It’s not every day that elementary school students get a personalized guided tour of the cockpit of a jet fighter or get to peer inside the engine compartment of a helicopter, but that’s what happened Nov. 18 when two test pilots from the U.S. Naval Test Pilot School (USNTPS) paid a virtual visit to Ms. Kylie Lowman’s first grade class at Park Hall Elementary School, just south of NAS Patuxent River.

Because of the COVID-19 pandemic, a live tour on base was not possible, so USNTPS commanding officer Lt. Col. Rory Feely and fixed-wing instructor Lt. Cmdr. Scott Elwell used Park Hall Elementary’s online virtual classroom system to provide video tours of their “rides” — a UH-60L Black Hawk for Feely, and an F/A-18F Super Hornet for Elwell — and to answer their questions about what it’s like to be a test pilot.

The pre-recorded video tours of the two aircraft, dubbed “This is My Ride,” were produced by the Naval Air Warfare Center Aircraft Division’s Visual Information branch in collaboration with USNTPS staff. Park Hall Elementary’s eagle mascot joined Feely and Elwell on their tours, suitably attired in a flying helmet and oxygen mask.

“Skipper Feely came up with the idea of using the school mascot in the videos,” recalled William Geyer, an academic instructor at USNTPS who coordinated the virtual tours with the command’s Educational Outreach Office. “I was able to get the Park Hall Eagle from Ms. Lowman, and that’s when the fun really began.”

The idea of putting a helmet on the eagle was Geyer’s. “I thought it would be neat for the students to see their mascot in a helmet,” he said. “The folks in the paraloft” — the room where pilots suit up prior to a flight — “loved the idea and found a helmet small enough to fit.”

The NAWCAD camera crew worked with Geyer, Feely, and Elwell to record the videos over the course of a quiet morning on the school’s flight line during a lull in flight operations. It proved to be a lot of fun for everyone involved.

“The challenge was making the videos interesting for a first grader so that they would stay engaged,” Geyer said. “A lot of effort went into thinking of descriptions on how the aircraft fly that would be relatable to the students.” Elwell, for example, explained the concept of lift by describing what happens to your arm when you extend it out the window of a moving car and tilt your hand up and down.

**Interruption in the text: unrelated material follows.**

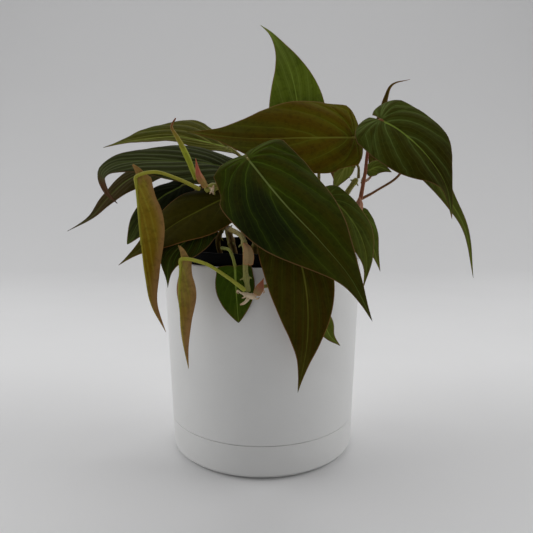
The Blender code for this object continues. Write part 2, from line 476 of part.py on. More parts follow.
def soil_top(x, y):
    """Loosely heaped potting mix: a low mound with clods."""
    h = SOIL_Z - 1.2 * (math.hypot(x, y) / 50) ** 2
    return h + .9 * math.sin(x * .31 + 1.7) * math.cos(y * .27 - .6) + .5 * math.sin(x * .71 - y * .55)


def potting_mix():
    sides, radii = 32, (12, 24, 35, 44, 50.4)
    verts = [(0, 0, soil_top(0, 0))]
    for r in radii:
        for k in range(sides):
            a = 2 * math.pi * (k + .5 * (radii.index(r) % 2)) / sides
            x, y = r * math.cos(a), r * math.sin(a)
            verts.append((x, y, soil_top(x, y)))
    faces = [(0, 1 + k, 1 + (k + 1) % sides) for k in range(sides)]
    for m in range(len(radii) - 1):
        a, b_ = 1 + m * sides, 1 + (m + 1) * sides
        for k in range(sides):
            n = (k + 1) % sides
            faces.append((a + k, b_ + k, b_ + n, a + n))
    a = 1 + (len(radii) - 1) * sides
    b_ = len(verts)
    for k in range(sides):
        ang = 2 * math.pi * (k + .5 * ((len(radii) - 1) % 2)) / sides
        verts.append((43.5 * math.cos(ang), 43.5 * math.sin(ang), 9.4))
    for k in range(sides):
        n = (k + 1) % sides
        faces.append((a + k, b_ + k, b_ + n, a + n))
    faces.append(tuple(b_ + k for k in range(sides))[::-1])
    add('potting_mix', verts, faces)


potting_mix()
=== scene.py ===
"""Looks for the potted heart-leaf philodendron: fine leaves, stems, planter
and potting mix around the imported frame.  The tables are in millimetres, the
planter's axis on x = y = 0, its underside on z = 0, -Y the front.
"""
import math

import bpy
import numpy as np
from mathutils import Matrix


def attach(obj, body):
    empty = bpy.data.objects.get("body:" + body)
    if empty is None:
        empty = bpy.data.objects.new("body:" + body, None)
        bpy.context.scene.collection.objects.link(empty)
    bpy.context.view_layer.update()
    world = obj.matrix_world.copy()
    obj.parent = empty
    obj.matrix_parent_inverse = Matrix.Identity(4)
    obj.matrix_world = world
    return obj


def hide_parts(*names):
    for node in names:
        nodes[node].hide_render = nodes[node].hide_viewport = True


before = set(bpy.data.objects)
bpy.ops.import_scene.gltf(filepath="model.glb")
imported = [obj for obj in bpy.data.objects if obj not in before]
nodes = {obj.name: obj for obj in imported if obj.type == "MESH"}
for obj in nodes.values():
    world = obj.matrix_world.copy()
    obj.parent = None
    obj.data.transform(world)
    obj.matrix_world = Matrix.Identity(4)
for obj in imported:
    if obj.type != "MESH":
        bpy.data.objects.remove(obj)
bpy.context.view_layer.update()
scene = bpy.context.scene
MM = 0.001

# planter
RIM_R, RIM_Z = 58.0, 114.0
SEAM_R, SEAM_Z = 54.8, 19.0
FOOT_R = 54.2
WALL = 2.8
SOIL_Z = 106.0


def lin(c, gain=1.0):
    """8-bit display colour to linear, scaled by gain."""
    return tuple(min(1.0, gain * ((v / 255) / 12.92 if v / 255 <= .04045 else ((v / 255 + .055) / 1.055) ** 2.4)) for v in c)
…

“We teach pilots from the Army, Air Force, Navy, and Marines,” Feely explained in his video tour. “They come to school just like you, they get homework just like you, and then they get to go fly some really cool airplanes and helicopters.”

After Ms. Lowman showed her students the four-minute videos, Feely and Elwell took turns answering their questions live from Feely’s office at USNTPS. Questions ranged from how various parts of the Black Hawk and Super Hornet worked, to how far the aircraft can fly, to whether pilots get dizzy flying upside down.

At the end of the tour, just before saying goodbye, Feely gave the students a homework assignment: to make a drawing of a helicopter or an airplane.

“The virtual tour with the Park Hall students was great,” Feely said afterwards. “I really enjoyed the enthusiasm and curiosity that the students had. Kids bring so much energy to everything they do, and that makes it so much fun to talk with them.”

Elwell agreed. “The students asked really good questions and picked up a lot from the videos,” he said. “One student asked me if they could come visit in person someday and I said that though it’s hard right now, it would be great to see them again.”